Kids2, Inc.
- Formerly: Pansy Ellen Products, Inc.; Kids II
- Company type: Private
- Founded: 1969; 57 years ago
- Headquarters: Atlanta, Georgia, U.S.
- Key people: Ryan Gunnigle (CEO)
- Brands: Bright Starts, Baby Einstein, Ingenuity
- Owner: Ryan Gunnigle
- Number of employees: 800
- Website: www.kids2.com

= Kids II, Inc. =

American Toy Company

Kids2, Inc., doing business online as Kids2, is a global infant, baby, and toddler toy and gear manufacturer headquartered in Atlanta, Georgia. The company's brand portfolio includes Bright Starts, Baby Einstein, Ingenuity, and SwaddleMe by Ingenuity. Kids2 spans globally with more than 12 offices, including a fully owned and operated factory, on four continents, serving customers in more than 90 countries. In 2026, Kids2 has more than 500 products under its brands.

Ryan Gunnigle is the company's CEO.

==Brands==
Kids2 manages several distinct consumer brands targeted at different family needs within the infant, baby and toddler categories. Bright Starts focuses on toys and gear emphasizing sensory exploration and early movement, including play gyms, bouncers, and activity toys for home use. Ingenuity centers on baby gear such as rockers, swings, seats, and feeding products designed for everyday routines.
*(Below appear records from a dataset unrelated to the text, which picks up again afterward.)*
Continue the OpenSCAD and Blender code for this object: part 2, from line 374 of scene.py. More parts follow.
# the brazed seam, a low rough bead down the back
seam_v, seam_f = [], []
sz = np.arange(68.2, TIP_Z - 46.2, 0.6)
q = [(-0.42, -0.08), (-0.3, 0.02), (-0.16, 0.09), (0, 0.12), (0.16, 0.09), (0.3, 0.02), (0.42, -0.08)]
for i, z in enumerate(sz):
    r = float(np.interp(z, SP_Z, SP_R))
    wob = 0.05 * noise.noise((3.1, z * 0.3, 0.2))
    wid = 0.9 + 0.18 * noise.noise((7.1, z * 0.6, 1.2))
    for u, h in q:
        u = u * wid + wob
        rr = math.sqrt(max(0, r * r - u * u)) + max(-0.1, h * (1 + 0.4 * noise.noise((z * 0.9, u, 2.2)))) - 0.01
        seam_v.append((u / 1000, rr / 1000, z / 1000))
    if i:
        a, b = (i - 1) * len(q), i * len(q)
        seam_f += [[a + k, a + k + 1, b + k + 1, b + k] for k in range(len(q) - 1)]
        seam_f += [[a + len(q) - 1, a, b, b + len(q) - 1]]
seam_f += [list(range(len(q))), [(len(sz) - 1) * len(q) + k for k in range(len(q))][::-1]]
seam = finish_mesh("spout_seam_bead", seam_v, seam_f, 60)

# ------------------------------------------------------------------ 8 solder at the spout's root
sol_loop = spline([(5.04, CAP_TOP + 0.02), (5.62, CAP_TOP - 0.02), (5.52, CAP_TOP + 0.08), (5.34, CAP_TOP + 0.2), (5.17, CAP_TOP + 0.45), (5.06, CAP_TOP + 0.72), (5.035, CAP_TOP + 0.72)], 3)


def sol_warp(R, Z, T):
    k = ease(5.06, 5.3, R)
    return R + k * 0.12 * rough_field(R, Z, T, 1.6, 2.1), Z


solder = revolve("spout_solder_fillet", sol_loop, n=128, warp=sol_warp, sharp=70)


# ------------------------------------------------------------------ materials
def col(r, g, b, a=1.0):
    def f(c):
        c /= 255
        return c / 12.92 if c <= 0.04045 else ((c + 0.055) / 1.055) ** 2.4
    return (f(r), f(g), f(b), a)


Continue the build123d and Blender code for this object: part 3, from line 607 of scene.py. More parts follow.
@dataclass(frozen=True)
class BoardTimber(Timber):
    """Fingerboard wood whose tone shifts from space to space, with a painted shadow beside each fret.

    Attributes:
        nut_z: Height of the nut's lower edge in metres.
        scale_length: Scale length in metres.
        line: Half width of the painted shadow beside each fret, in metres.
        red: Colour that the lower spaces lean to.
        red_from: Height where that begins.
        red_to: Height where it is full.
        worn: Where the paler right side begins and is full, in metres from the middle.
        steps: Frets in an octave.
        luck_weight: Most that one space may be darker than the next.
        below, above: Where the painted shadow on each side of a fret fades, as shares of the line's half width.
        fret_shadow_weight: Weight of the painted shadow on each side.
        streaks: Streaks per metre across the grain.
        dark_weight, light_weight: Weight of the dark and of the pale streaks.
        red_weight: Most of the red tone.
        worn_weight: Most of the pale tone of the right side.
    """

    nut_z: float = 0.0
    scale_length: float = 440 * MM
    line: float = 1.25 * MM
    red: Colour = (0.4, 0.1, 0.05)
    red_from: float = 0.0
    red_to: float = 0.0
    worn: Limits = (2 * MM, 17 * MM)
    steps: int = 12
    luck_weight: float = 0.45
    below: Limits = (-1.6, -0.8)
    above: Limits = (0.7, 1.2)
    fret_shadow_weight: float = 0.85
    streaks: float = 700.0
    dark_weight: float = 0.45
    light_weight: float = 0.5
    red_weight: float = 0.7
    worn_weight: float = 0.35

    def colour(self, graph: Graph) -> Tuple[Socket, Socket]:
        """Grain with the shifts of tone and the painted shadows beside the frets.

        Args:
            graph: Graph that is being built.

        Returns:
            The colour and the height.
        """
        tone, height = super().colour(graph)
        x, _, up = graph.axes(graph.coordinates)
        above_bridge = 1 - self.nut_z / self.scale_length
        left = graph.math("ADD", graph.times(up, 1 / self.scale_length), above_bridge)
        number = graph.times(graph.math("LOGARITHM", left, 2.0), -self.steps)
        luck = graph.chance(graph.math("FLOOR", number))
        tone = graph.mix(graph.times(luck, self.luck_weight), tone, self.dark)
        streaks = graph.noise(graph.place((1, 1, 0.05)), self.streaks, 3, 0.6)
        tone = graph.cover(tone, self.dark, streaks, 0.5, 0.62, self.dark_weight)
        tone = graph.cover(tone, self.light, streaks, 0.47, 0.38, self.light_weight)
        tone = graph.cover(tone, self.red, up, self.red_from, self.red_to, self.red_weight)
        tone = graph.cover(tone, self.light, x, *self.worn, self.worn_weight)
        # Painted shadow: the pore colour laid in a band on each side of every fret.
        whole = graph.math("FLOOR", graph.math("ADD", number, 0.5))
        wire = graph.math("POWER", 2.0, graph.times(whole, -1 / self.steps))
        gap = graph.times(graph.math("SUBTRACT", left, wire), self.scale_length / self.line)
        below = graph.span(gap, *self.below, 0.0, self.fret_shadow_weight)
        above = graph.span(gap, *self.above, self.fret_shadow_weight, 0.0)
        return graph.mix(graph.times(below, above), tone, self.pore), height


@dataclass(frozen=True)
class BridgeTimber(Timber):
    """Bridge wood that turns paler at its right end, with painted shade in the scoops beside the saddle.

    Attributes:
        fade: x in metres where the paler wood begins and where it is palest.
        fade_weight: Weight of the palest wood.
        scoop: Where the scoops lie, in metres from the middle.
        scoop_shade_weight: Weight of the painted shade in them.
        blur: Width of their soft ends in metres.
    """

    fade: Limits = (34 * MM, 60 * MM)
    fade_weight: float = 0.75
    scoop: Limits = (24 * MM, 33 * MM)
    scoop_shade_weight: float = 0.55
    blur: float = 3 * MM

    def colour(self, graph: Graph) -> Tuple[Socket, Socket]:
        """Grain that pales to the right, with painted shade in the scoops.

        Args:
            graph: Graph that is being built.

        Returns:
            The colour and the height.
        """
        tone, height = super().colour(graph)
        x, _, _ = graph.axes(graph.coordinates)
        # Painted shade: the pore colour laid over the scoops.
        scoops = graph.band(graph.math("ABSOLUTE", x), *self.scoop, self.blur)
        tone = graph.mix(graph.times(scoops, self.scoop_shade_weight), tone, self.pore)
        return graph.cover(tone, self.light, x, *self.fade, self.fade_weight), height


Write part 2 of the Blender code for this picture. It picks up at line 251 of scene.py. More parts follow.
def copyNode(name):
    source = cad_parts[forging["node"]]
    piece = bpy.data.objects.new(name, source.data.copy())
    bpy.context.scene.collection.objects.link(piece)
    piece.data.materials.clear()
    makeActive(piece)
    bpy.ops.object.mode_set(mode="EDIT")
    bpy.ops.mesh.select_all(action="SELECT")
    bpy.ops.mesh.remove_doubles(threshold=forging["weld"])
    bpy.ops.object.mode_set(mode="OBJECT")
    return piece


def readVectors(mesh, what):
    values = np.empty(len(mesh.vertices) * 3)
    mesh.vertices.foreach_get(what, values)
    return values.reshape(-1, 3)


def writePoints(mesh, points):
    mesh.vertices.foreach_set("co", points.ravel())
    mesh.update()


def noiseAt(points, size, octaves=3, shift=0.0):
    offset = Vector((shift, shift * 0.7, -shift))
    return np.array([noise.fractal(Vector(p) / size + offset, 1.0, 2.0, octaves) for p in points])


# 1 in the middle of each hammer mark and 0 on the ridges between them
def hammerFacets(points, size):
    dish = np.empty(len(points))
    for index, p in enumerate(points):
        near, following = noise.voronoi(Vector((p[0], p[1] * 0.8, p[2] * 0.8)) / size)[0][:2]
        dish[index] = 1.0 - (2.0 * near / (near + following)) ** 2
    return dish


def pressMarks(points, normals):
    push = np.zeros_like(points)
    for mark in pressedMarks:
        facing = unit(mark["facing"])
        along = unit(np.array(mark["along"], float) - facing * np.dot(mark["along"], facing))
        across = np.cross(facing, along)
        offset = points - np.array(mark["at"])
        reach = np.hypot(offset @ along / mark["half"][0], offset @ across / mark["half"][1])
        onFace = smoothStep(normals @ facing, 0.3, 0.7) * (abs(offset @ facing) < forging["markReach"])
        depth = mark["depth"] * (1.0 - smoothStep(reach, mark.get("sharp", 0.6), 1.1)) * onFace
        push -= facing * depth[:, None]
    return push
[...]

In 2013, Kids2 also acquired Baby Einstein, expanding its presence into educational toys and media-based learning products.

==History==
The company was originally named Pansy Ellen Products, and was founded in 1969 primarily as an infant bath and toy manufacturer. In 1992, the company debuted its products in Toys "R" Us stores. The company re-branded in 1993 and changed its name to Kids II, Inc. Kids2 began licensing for Disney in 1999.

In 2001, Kids2 opened its first international office in Hong Kong. The company expanded to Mexico, the United Kingdom, Australia, China, Japan, and Canada by 2006

The Savannah College of Art and Design (SCAD) partnered with the company in December, 2010. The partnership allowed SCAD students to conceptualize and prototype toy concepts for the company. The firm acquired the Oball and Taggies brands the following year.

In 2012, the company relocated its headquarters from Alpharetta, to Atlanta. The company's new office space and showroom were a finalist in the design category for Atlanta Business Chronicle's 2012 Best in Atlanta Real Estate Awards. The company was also a finalist in the 2011 Georgia Family Business Awards in the large business category.

The Atlanta Business Chronicle named Kids II one of the best places to work in Atlanta in 2013.

In October 2013, Kids 2 acquired Baby Einstein, formerly owned by The Walt Disney Company. Baby Einstein products use real world objects, music, art, animals and nature with the intention to introduce infants to the world around them.

In April 2019, Kids2 announced a recall of 700,000 inclined baby sleepers sold under a variety of different brand names and models. In August 2019, Kids II announced a name change to Kids2 and opened a new factory in China.

In July 2022, Kids 2 acquired a public company, Summer Infant, out of Woonsocket, RI. Summer Infant is now a wholly owned subsidiary of Kids2 and part of the Kids2 Group.

==Operations==
Kids2 operates a portfolio that includes toys, early-development products, baby gear, and content programs positioned for infants and toddlers. The company maintains design and commercial operations in the United States and sources manufacturing primarily through their owned facility in Jiujiang, China. Products are distributed globally through major retailers and e-commerce platforms, and the company has incorporated direct-to-consumer functions as part of its commercial model since the late 2010s.

In 2018, 2022, 2023, and 2025, Kids2 was named one of Atlanta's top 50 Private Companies.

In November 2018, Kids2 launched Kids2.com, a resource for early stage parents.

In 2019, Kids2 opened a vertically-integrated manufacturing facility in Jiujiang, China.

In November 2024, Kids2 launched shop.Kids2.com, a direct-to-consumer marketplace and marketing engine featuring Kids2 products from Baby Einstein, Bright Starts, and Ingenuity.

In July 2025, Kids2 opened their first Northeast US office in Providence, Rhode Island.

Kids2 has approximately 800 employees worldwide in 12 offices.